Deny man food and he will find his own. Deny him water and he will seek it. Deny him religion and he'll discover salvation in his mother's basement.

Deny him many things and he will thrive, but deny him purpose and he will drown. Now he has nothing to struggle against.

In Sam Mendes' Jarhead, Marine sniper Jim Swoffer's purpose is to kill and to copulate. War and the Marine Corps offered the promise of both. In the end, they not only deny him the satisfaction of either but leave him with the searing and irremovable knowledge that he never would have had them anyway.

Blame some of it on his timing. Swoffer's war was Operation Desert Storm, and unlike Vietnam or even Grenada, it was a conflict where the speed of the military machine had finally outstripped the pace of a sniper's bullet.

A Marine Sniper is trained to pick out a shot at 1,000 yards and, with his rifle, give the target a new eye socket if ordered. It's a skill acquired through months of dehumanization and subsequent mechanization. It is a great power made totally meaningless by the strength and immediacy of an air-strike. What good is killing one man silently, when a radio call will burn 500 before a rifle's chamber is cleared?

If all this is true, then why did the Marines make Swoffer a Sniper? There might be a philosophical response for that, but the sensible answer is that one over-prepares for war and not every piece of equipment is necessary.

Swoffer is equipment brought to destroy an enemy. That the enemy is Saddam Hussein is unimportant -- it could have been the Mongols. What matters is that there is one. "Without my rifle, I am nothing. Without me, my rifle is nothing," Swoffer repeats. Except in this war, where he and his rifle are neglected and left in the sun to rust, they're both nothing.

Essentially, Jarhead is a picture of boredom and Freudian frustration. The Marines are creatures of muscle, testosterone and ennui, the way the desert is a beast of heat, sand and oil. While waiting for the war to come, they train, hydrate, shoot at imaginary targets, practice self-release over the girlfriends they have left behind, dehydrate and relieve themselves some more. They do everything, except what they're meant to. As Swoffer, Jake Gyllenhaal competently communicates the dissatisfaction and tedium of war.

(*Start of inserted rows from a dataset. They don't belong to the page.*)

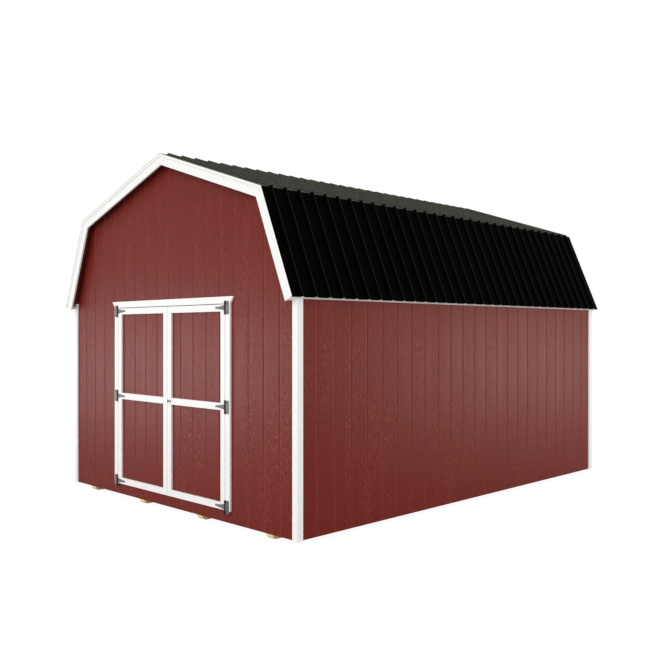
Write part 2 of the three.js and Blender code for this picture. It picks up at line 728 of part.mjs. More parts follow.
// a T-hinge strap that narrows from its root to a round tip, with its knuckle on the pin
function makeStrap(group, name, side, z) {
  const root = hingeAxisX - hingeKnuckleRadius;
  const tip = hingeAxisX - hingeStrapLength + hingeStrapTip / 2;
  const high = z + hingeStrapRoot / 2;
  const low = z - hingeStrapRoot / 2;
  const shape = new THREE.Shape();
  shape.moveTo(side * hingeAxisX, low);
  shape.lineTo(side * hingeAxisX, high);
  shape.lineTo(side * root, high);
  const waist = side * (root - hingeStrapCurve);
  shape.quadraticCurveTo(waist, z + hingeStrapWaist / 2, side * tip, z + hingeStrapTip / 2);
  shape.absarc(side * tip, z, hingeStrapTip / 2, Math.PI / 2, Math.PI * 1.5, side > 0);
  shape.quadraticCurveTo(waist, z - hingeStrapWaist / 2, side * root, low);
  const back = -trimFaceY - fitGap;
  const strap = alongY(shape, back - hingePlateThick, back);
  const barrel = knuckle(side, low, high, hingeKnuckleRadius - fitGap);
  const bore = knuckle(side, low - past, high + past, hingeBoreRadius);
  place(group, name, cut(join([strap, barrel]), [bore]), hingeSteel);
}

// the turned profile of the latch's rose, neck and knob: radius, and distance from the board
function knobProfile() {
  const line = [[0, 0], [latchRoseRadius, 0], [latchRoseRadius, latchRoseThick / 2],
    [latchRoseRadius - latchRoseThick / 2, latchRoseThick], [latchNeckRadius, latchRoseThick]];
  const steps = 8;
  const start = Math.asin(latchNeckRadius / latchKnobRadius);
  for (let i = 0; i <= steps; i += 1) {
    const turn = start + i / steps * (Math.PI - start);
    const radius = i < steps ? latchKnobRadius * Math.sin(turn) : 0;
    line.push([radius, latchKnobReach - latchKnobDepth / 2 * Math.cos(turn)]);
  }
  return line.map(([radius, out]) => new THREE.Vector2(radius, out));
}

// a round knob whose spindle passes through the leaf to a turn-cam on its inner face
function makeLatch() {
  const face = -trimFaceY - fitGap;
  const inside = leafFrameBackY + fitGap;
  const knob = new THREE.LatheGeometry(knobProfile(), 24).rotateX(Math.PI);
  const latch = join([
    knob.translate(latchOffset, face, latchHeight),
    rodY(latchSpindleRadius, latchOffset, latchHeight, face - past, inside + latchCamThick, 12),
    block(latchOffset - latchCamWidth / 2, latchOffset + latchCamLength, inside,
      inside + latchCamThick, latchHeight - latchCamWidth / 2, latchHeight + latchCamWidth / 2),
  ]);
  place(doorRight, 'latch', latch, hingeSteel);
}

function makeDoors() {
  makeDoorCasing();
  for (const [group, hand, side] of [[doorLeft, 'left', -1], [doorRight, 'right', 1]]) {
    makeLeaf(group, hand, side);
    ['bottom', 'middle', 'top'].forEach((level, i) =>
      makeStrap(group, `hinge_strap_${hand}_${level}`, side, hingeHeights[i]));
  }
  makeLatch();
}

makeSkids();
makeFloor();
makeSideWallFrames();
makeFrontWallFrames();
makeFrontGableFrame();
makeBackWallFrame();
makeSiding();
makeRafters();
makeRoofDecks();
makeRoofSheets();
makeEaveBoards();
makeRakes();
makeCornerTrims();
makeDoors();

export default barn;
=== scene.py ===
# The finish, the small fastenings and the light of the lofted barn. Metres, +Z up; the front
# gable with the doors faces -Y.
import json
import math

import bmesh
import bpy
from mathutils import Matrix, Vector


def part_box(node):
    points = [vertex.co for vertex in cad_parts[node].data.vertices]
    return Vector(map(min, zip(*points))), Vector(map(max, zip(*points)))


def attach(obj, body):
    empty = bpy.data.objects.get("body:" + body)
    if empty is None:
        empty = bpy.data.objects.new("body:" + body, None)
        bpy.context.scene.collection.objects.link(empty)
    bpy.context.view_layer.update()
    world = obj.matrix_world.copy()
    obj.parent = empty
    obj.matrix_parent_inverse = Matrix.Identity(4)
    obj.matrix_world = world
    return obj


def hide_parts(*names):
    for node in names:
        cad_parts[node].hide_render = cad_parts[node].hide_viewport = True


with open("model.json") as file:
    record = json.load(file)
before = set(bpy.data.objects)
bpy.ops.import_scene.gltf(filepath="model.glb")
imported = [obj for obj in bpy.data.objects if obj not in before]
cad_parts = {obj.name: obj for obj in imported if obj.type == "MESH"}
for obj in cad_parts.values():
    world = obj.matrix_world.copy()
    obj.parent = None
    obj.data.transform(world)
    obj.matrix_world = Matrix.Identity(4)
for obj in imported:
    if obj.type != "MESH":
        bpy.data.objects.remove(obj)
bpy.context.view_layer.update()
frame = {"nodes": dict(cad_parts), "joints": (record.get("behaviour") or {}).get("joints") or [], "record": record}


def joint_place(name):
    """Where a joint of the part turns."""
    return next(j for j in frame["joints"] if j["name"] == name)["pos_m"]


# ---- sizes taken from the frame

FRONT_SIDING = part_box("siding_front_gable")
SIDE_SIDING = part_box("siding_right")
SIDE_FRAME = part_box("wall_frame_right")
FLOOR_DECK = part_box("floor_deck")
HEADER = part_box("door_header")
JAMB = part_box("door_jamb_right")
DECK_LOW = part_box("roof_deck_lower_right")
DECK_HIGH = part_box("roof_deck_upper_right")
ROOF_END_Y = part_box("roof_sheet_lower_right")[1][1]
HINGE_AXIS = joint_place("door_right_hinge")
HINGE_HEIGHTS = [sum(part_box(f"hinge_strap_right_{level}")[end][2] for end in (0, 1)) / 2
                 for level in ("bottom", "middle", "top")]
KNOB_AXIS = joint_place("latch_turn")

SIDING_FACE_Y = -FRONT_SIDING[0][1]       # outer face of the end walls' siding, from the middle
STUD_FACE_X = SIDE_SIDING[0][0]           # raw inner face of the side walls' siding
STUD_FACE_Y = -FLOOR_DECK[0][1]           # and of the end walls' siding
TRIM_FACE_Y = -HEADER[0][1]               # outer face of the trim boards

# the roof's knee, and the lean of each slope from upright
KNEE_X = DECK_HIGH[1][0]
LOWER_LEAN = math.degrees(math.atan2(DECK_LOW[1][0] - DECK_LOW[0][0],
                                     DECK_LOW[1][2] - DECK_LOW[0][2]))
UPPER_LEAN = math.degrees(math.atan2(DECK_HIGH[1][0], DECK_HIGH[1][2] - DECK_HIGH[0][2]))

# ---- sizes of the stock that the building is made from

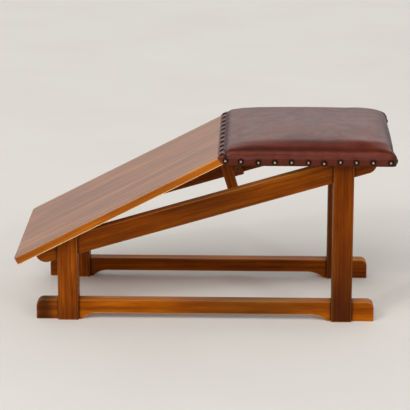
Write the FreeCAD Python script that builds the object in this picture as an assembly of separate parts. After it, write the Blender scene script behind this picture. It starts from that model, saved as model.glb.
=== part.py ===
import FreeCAD, Part
import math
import os

# Shoe fitting stool: a sloping foot ramp and a padded leather seat on two side frames.
# Millimetres. +Z is up and +X points to the seat end. The origin is on the floor under the
# middle of the whole stool. Left is at -Y, the left hand of a fitter who sits facing the ramp.

# The whole stool
overall_length = 712.0
board_width = 333.0
board_overhang = 17.5
leg_spacing = 515.0
seat_base_height = 309.0
ramp_height_at_short_leg = 160.5

# Stock for the side frames
leg_side = 38.0
rail_depth = 38.0
rail_thickness = 25.0
rail_overhang = 42.0
eased_edge = 1.5

# Runners, flat on the floor
runner_end_radius = 13.0
relief_height = 12.5
relief_foot = 5.7
relief_radius_at_short_leg = 42.0
relief_radius_at_tall_leg = 56.0

# Sloping rails: how far their underside lies below the boards at the middle of each leg
rail_drop_at_short_leg = 37.5
rail_drop_at_tall_leg = 33.5
rail_end_radius = 20.0

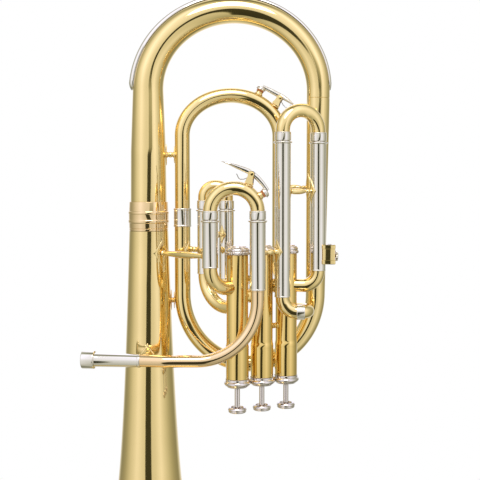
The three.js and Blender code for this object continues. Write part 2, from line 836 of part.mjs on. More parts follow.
// ---- water keys ----

// Each key lies in an upright plane: the points of its curved arm from the touch-piece on, the
// pivot, the nipple, and the way the nipple points.
const KEY_1 = {
  arm: [
    at(67.7, MAIN.y, 411.7),
    at(81.2, MAIN.y, 407.2),
    at(93.8, MAIN.y, 400.7),
    at(103.4, MAIN.y, 392.4),
  ],
  pivot: at(93.8, MAIN.y, 400.7),
  out: at(23.45, 0, 14.5).normalize(),
  centre: at(78.45, MAIN.y, MAIN.arc),
  reach: 20.45 + LEG.crook / 2,
};
KEY_1.nipple = KEY_1.centre.clone().addScaledVector(KEY_1.out, KEY_1.reach + 2);
KEY_1.base = KEY_1.centre.clone().addScaledVector(at(14.15, 0, 25.9).normalize(), KEY_1.reach);
KEY_1.spring = [
  at(91.2, MAIN.y + 5, 399),
  at(88, MAIN.y + 2, 396.7),
  at(83, MAIN.y, 396.6),
  at(80.8, MAIN.y, 400.4),
];

const KEY_2_PLANE = 6.6;
const KEY_2 = {
  arm: [
    at(135.4, KEY_2_PLANE, 462),
    at(128.5, KEY_2_PLANE, 466.6),
    at(120.4, KEY_2_PLANE, 470.9),
    at(111.5, KEY_2_PLANE, 476.6),
  ],
  pivot: at(120.4, KEY_2_PLANE, 470.5),
  out: at(0.431, 0, 0.902).normalize(),
  base: at(116, KEY_2_PLANE, 463.7),
};
KEY_2.nipple = at(101, KEY_2_PLANE, 474.5).addScaledVector(KEY_2.out, 2);
KEY_2.spring = [
  at(121.6, KEY_2_PLANE + 5, 467.6),
  at(123.4, KEY_2_PLANE + 2, 464.2),
  at(127.2, KEY_2_PLANE, 460.4),
];

// The lever: a bar from its touch-piece over the pivot barrel to the cup that holds the cork.
function keyLever(key) {
  const cupBack = key.nipple.clone().addScaledVector(key.out, 6);
  const side = at(0, 1);
  const arm = bar([...key.arm, cupBack], 2.6, 6);
  const towardsPivot = key.arm[1].clone().sub(key.arm[0]);
  const touch = cylinder(3.4, -0.8, 0.8, 10, key.arm[0], towardsPivot.cross(side));
  const barrel = cylinder(2.2, -2.2, 2.2, 10, key.pivot, side);
  const cupOutline = [
    [0, 2.5],
    [2.9, 2.5],
    [2.9, 0.9],
    [4.4, 0.9],
    [4.4, 2.6],
    [2.6, 4.5],
    [0, 4.5],
  ];
  const cup = turned(cupOutline, 12, key.nipple, key.out);
  const hole = cylinder(1.15, -4, 4, 8, key.pivot, side);
  return arm.add(touch).add(barrel).add(cup).subtract(hole);
}

// The saddle: a foot on the tube and two ears, joined by the pivot screw.
function keySaddle(key, tubeRadius, tubeCentre) {
  const side = at(0, 1);
  const post = key.pivot.clone().sub(key.base).normalize();
  const ear = (way) => {
    const from = key.base.clone().addScaledVector(side, way * 3.3).addScaledVector(post, -1.5);
    const to = key.pivot.clone().addScaledVector(side, way * 3.3);
    return bar([from, to], 1.6, 6);
  };
  const foot = cylinder(4.2, -2.5, 1.2, 10, key.base, post);
  const screw = cylinder(0.8, -4.2, 4.2, 6, key.pivot, side);
  const bored = foot.add(ear(1)).add(ear(-1)).add(screw);
  return bored.subtract(cylinder(tubeRadius, -9, 9, SLIDE_SIDES, tubeCentre.point, tubeCentre.along));
}

// The short pipe the cork closes, and the hole through it.
const nipple = ({ nipple: mouth, out }) => bar([mouth.clone().addScaledVector(out, -4), mouth], 6.4, 8);
const drain = ({ nipple: mouth, out }) =>
  bar([mouth.clone().addScaledVector(out, -8), mouth.clone().addScaledVector(out, 1)], 3, 6);

// The cork sits in the cup and closes the nipple.
const keyCork = (key) => cylinder(2.6, 0.3, 2.2, 12, key.nipple, key.out);

const keySpring = (key) => bar(key.spring, 0.9, 6);

function waterKeys() {
  const outwards = at(14.15, 0, 25.9).normalize();
  const onCrook = {
    point: KEY_1.centre.clone().addScaledVector(outwards, KEY_1.reach - LEG.crook / 2),
    along: at(25.9, 0, -14.15).normalize(),
  };
  const onBow = { point: at(110.9, 7.2, 458.8), along: at(0.687, 0, -0.727) };
  const keys = [
    ["water_key_1", KEY_1, LEG.crook / 2 + GAP, onCrook],
    ["water_key_2", KEY_2, INNER.outer / 2 + GAP, onBow],
  ];
  return keys.flatMap(([name, key, radius, centre]) => [
    piece(name + "_lever", keyLever(key), nickel),
    piece(name + "_saddle", keySaddle(key, radius, centre), lacquer),
    piece(name + "_cork", keyCork(key), cork),
    piece(name + "_spring", keySpring(key), steel),
  ]);
}

// ---- lyre box ----

function lyreBox() {
  const { low, high, slot, slotAt, screwLevel } = LYRE;
  const middleY = (low.y + high.y) / 2;
  const hole = box(
    at(slotAt - slot.x / 2, middleY - slot.y / 2, low.z - 1),
    at(slotAt + slot.x / 2, middleY + slot.y / 2, high.z + 1),
  );
  const thread = cylinder(1.9, 0, 8, 12, at(slotAt, middleY, screwLevel), at(1, 0));
  const clear = cylinder(SLEEVE.outer / 2 + GAP, low.z - 1, high.z + 1, SLIDE_SIDES, THIRD.right);
  return box(low, high).subtract(hole).subtract(thread).subtract(clear);
}

function lyreScrew() {
  const from = at(LYRE.high.x, (LYRE.low.y + LYRE.high.y) / 2, LYRE.screwLevel);
  const outline = [
    [0, -3.2],
    [1.5, -3.2],
    [1.5, 0.3],
    [4.2, 0.3],
    [4.8, 0.8],
    [4.8, 2.2],
    [4.2, SCREW_PROUD],
    [0, SCREW_PROUD],
  ];
  return turned(outline, 12, from, at(1, 0));
}

// ---- stays between tubes ----

// A diamond foot curved round an upright tube, on the side that faces a direction.
function diamondFoot(foot, level, radius, direction, tall, wide) {
  const outline = new THREE.Shape();
  outline.moveTo(0, tall / 2);
  outline.lineTo(wide / 2, 1.2);
  outline.lineTo(wide / 2, -1.2);
  outline.lineTo(0, -tall / 2);
  outline.lineTo(-wide / 2, -1.2);
  outline.lineTo(-wide / 2, 1.2);
  const geometry = new THREE.ExtrudeGeometry(outline, { depth: radius + 6, bevelEnabled: false });
  const side = UP.clone().cross(direction);
  geometry.applyMatrix4(new THREE.Matrix4().makeBasis(side, UP, direction));
  geometry.translate(foot.x, foot.y, level);
  const inside = radius + GAP + 0.1;
  const shell = collar(inside, inside + 1, level - tall, level + tall, STAY_SIDES, foot);
  return solid(geometry).intersect(shell);
}

// A stay between two upright tubes: a bar with a thick middle, and a diamond foot on each tube,
// centred on the bar unless it has a direction of its own to face.
function stay(level, thickness, ends) {
  const [start, finish] = ends;
  const span = finish.foot.clone().sub(start.foot);
  const length = span.length();
  const direction = span.clone().normalize();
  const low = start.radius;
  const high = length - finish.radius;
  const middle = (low + high) / 2;
  const outline = [
    [0, low],
    [thickness * 0.62, low],
    [thickness * 0.34, low + 3],
    [thickness * 0.5, middle],
    [thickness * 0.34, high - 3],
    [thickness * 0.62, high],
    [0, high],
  ];
  let shape = turned(outline, 8, start.foot.clone().setZ(level), direction);
  ends.forEach(({ foot, radius, tall, wide, facing }, i) => {
    shape = shape.subtract(cylinder(radius + GAP, level - 20, level + 20, STAY_SIDES, foot));
    const inwards = i === 0 ? direction : direction.clone().negate();
    shape = shape.add(diamondFoot(foot, level, radius, facing ?? inwards, tall, wide));
  });
  return shape;
}

function stays() {
  const sleeveRadius = SLEEVE.outer / 2;
  const bellAt = (level) => ({ foot: at(0, 0), radius: bellRadius(level) + 0.2, tall: 27, wide: 17.5 });
  const small = (foot, radius) => ({ foot, radius, tall: 12, wide: 8 });
  const bellBrace = stay(329.2, 5.6, [bellAt(320), small(at(MAIN.left, MAIN.y), sleeveRadius)]);
  const slideStay = stay(332.7, 5.2, [
    small(at(MAIN.right, MAIN.y), sleeveRadius),
    { foot: THIRD.left, radius: sleeveRadius, tall: 22, wide: 10 },
  ]);
  const legStay = stay(388.7, 5.2, [
    small(INNER.right, INNER.outer / 2),
    { foot: at(154.2, 0), radius: 10, tall: 27, wide: 15.5, facing: at(-0.87, -0.5) },
  ]);
  return [
    piece("bell_brace", bellBrace, lacquer),
    piece("slide_stay", slideStay, lacquer),
    piece("leg_stay", legStay, lacquer),
    piece("receiver_brace", receiverBrace(), lacquer),
  ];
}

// The brace from the bell to the leadpipe, whose run is level.
function receiverBrace() {
  const level = LEADPIPE.level;
  const radius = bellRadius(level - 8) + 0.2;
  const pipeAt = at(0, MAIN.y + 2.7, level);
  const post = cylinder(2.4, radius, 51, 14, at(0, 0, level), at(0, -1));
  const foot = diamondFoot(at(0, 0), level, radius, at(0, -1), 20, 14);
  const cradle = cylinder(5, 46, 53, 14, at(0, 0, level), at(0, -1));
  const pipe = cylinder(LEADPIPE.outer / 2 + GAP, -20, 20, SLIDE_SIDES, pipeAt, slant);
  const bellRoom = cylinder(radius + GAP, level - 20, level + 20, 32);
  return post.add(cradle).subtract(bellRoom).add(foot).subtract(pipe);
}

// ---- the whole horn ----

const horn = new THREE.Group();
horn.add(
  piece("bell", bell(), lacquer),
  piece("bell_ferrule", bellFerrule(), goldBrass),
  piece("bottom_bow", bottomBow(), lacquer),
  piece("bow_guard", bowGuard(), nickel),
  piece("first_branch", firstBranch(), lacquer),
  piece("inner_bow", innerBow(), lacquer),
  piece("inner_bow_ferrule", innerBowFerrule(), nickel),
  piece("leadpipe", leadpipe(), goldBrass),
  piece("mouthpiece_receiver", mouthpieceReceiver(), nickel),
  ...[0, 1, 2].map(valve),
  ...mainSlide(),
  ...firstSlide(),
  ...secondSlide(),
  ...thirdSlide(),
  ...waterKeys(),
  piece("lyre_box", lyreBox(), lacquer),
  piece("lyre_screw", lyreScrew(), nickel),
  ...stays(),
);

// The rim's polygon reaches a little less far left than its radius.
const leftmost = -RIM_RADIUS * Math.cos(Math.PI / BELL_SIDES);
const rightmost = LYRE.high.x + SCREW_PROUD;
horn.position.x = -(leftmost + rightmost) / 2;

export default horn;
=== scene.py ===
from collections import namedtuple
from math import cos, pi, radians, sin, sqrt, tan

import bpy
import numpy as np
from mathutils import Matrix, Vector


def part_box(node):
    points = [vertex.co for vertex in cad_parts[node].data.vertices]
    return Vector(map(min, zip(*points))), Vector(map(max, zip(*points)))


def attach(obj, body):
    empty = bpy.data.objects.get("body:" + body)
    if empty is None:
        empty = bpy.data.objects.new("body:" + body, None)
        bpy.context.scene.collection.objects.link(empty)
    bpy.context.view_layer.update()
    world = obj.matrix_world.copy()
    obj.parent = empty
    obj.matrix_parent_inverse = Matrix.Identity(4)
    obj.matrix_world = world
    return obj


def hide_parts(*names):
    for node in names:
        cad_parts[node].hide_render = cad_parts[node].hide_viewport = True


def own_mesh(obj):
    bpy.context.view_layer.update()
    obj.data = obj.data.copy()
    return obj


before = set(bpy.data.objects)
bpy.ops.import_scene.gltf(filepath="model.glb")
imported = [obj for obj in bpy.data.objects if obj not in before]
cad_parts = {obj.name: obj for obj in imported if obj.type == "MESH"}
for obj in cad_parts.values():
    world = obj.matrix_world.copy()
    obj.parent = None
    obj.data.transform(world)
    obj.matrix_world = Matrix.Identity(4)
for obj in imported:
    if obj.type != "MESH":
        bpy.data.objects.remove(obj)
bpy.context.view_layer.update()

MM = 0.001
UP = np.array([0.0, 0.0, 1.0])
ACROSS = np.array([0.0, 1.0, 0.0])


def vec(x, y, z=0.0):
    return np.array([x, y, z], float)


def unit(v):
    return v / np.linalg.norm(v)


bell_low, bell_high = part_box("bell")
BELL_AXIS = vec((bell_low.x + bell_high.x) / 2 / MM, 0)


def limits(node):
    """A CAD node's lowest and highest corners, in millimetres from the bell's axis."""
    low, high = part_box(node)
    return np.array(low) / MM - BELL_AXIS, np.array(high) / MM - BELL_AXIS


def foot_of(node):
    """Where an upright round node's axis meets the plane of the rim."""
    low, high = limits(node)
    return vec(*(low + high)[:2] / 2)


# ---- driving dimensions ----

WALL = 0.7
LIP = 0.2  # how far a tube's end is rounded over
BEND_STEP = radians(4)
BELL_TOP = limits("bell")[1][2]
RIM_RADIUS = 103.0

BOW_LEFT, BOW_RIGHT, BOW_SPRING, BOW_RISE = 0.0, 155.0, 477.0, 72.4
BOW_LOW, BOW_END = limits("bottom_bow")[0][2], 470.0
BOW_OUTER = ((0, 33.4), (0.16, 32.4), (0.315, 28.2), (0.647, 24.4), (0.98, 21.2), (1, 21.2))
BRANCH_LEFT, BRANCH_RIGHT, BRANCH_SPRING, BRANCH_DROP = 30.9, 153.1, 290.7, 64.4
BRANCH_OUTER = ((0, 14.7), (0.16, 14.7), (0.36, 16), (0.54, 17.3), (0.98, 21.2), (1, 21.2))
INNER_RIGHT = vec(120.4, 8)
INNER_SPRING, INNER_RISE, INNER_PORT, INNER_OUTER = 436.0, 37.0, 306.0, 14.0
INNER_LOW = limits("inner_bow_ferrule")[0][2] + 8.6

PIPE, SLEEVE, LEG, COLLAR_TALL = 12.3, 13.9, 12.4, 7.7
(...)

When the war finally starts, Swoffer and his platoon do nothing but follow the trail of air strikes. Sometimes they're subjected to friendly fire or enemy mortar fire, but they never meet the enemy. They pass by a fleet of cars that were bombed trying to get away, dead bodies charred like black statues. They see the oil wells burning and stare into the beauty of the destruction. A horse walks by, and Swoffer touches it, amazed by the animal's presence.

In the end, Swoffer never points his rifle against the enemy. That he reads Camus' The Stranger early in the film is poignant, but I think Macbeth is also appropriate. Life is just a tale told by an idiot, full of sound and fury signifying nothing. The formative part of Swoffer's identity was forged in four days and four hours in the desert. It amounted to nothing, even though God knows he endured so much.

War movies glorify conflict by celebrating suffering and sacrifice. Jarhead has both, but it doesn't celebrate them. It mourns.